Sunday, April 13, 2014

My weekend

I've been really political lately, and it's both important and exhausting.  Like, really exhausting.  So I'm going to take a little space here to be personal--and by this I mean truly personal, not "the personal is political" personal.

Let's see if I can do that.

The theme of this post?  My weekend.

Good lord, that's beautiful! And yes,
that's my finger on the right.

I've begun recognizing that entire weekends alone with Maybelle don't work well for me.  Or for Maybelle.  I can do all kinds of interesting, stimulating stuff with Maybelle, but if I'm alone doing it, I feel...bored?  Tired?  Fearful that I'm not capable of being a single parent?  All of the above.  I need friends to be with me.

So I'm experimenting with more weekend planning.  Saturday was excellent!  Conseula and her kids came over, took me grocery shopping, and then we all went to Hampton Park to feed the ducks.  Conseula managed to hide her fear of the ducks quite convincingly.
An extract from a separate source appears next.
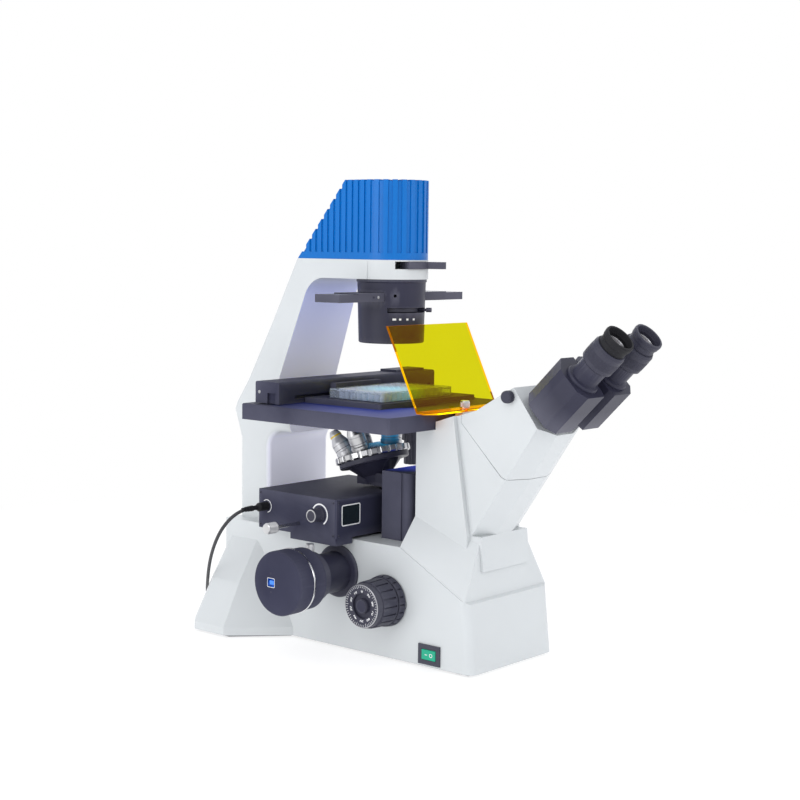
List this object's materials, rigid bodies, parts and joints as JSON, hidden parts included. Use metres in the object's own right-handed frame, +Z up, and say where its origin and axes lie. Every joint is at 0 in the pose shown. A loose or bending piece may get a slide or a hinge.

Then a little later in the day Uncle Trey took us to the ocean.  I quickly learned that I can't mention a beach trip to Maybelle until the very second we're leaving, because when I told her at 2:00 that Uncle Trey was getting us in 30 minutes, she walked out the door.

"Ocean!  Ocean!"  She couldn't hide her outrage when I told her Uncle Trey wasn't here yet.

When we got back from our ocean time, she and I were both worn out--like, sitting on the couch guzzling out of water bottles, staring at the tv worn out.  But we both rallied after we ate a bit.  And by "rallied," I mean that she didn't fall asleep while I was giving her a bath.  She managed to let me get her pajamas on her first.

Finally, after Maybelle was asleep, Leigh came over, brought Vietnamese food for dinner, and we sat on the couch and talked and talked and talked.  After Leigh left, I acted a bit like Maybelle:  managed to get my pajamas on before falling asleep.  Well, okay, that's not totally true because I was wearing my pajamas already when Leigh came over.  You know me, such a classy host!

It was a full day, and helped me feel that I might be able to transition successfully into this new phase of my life.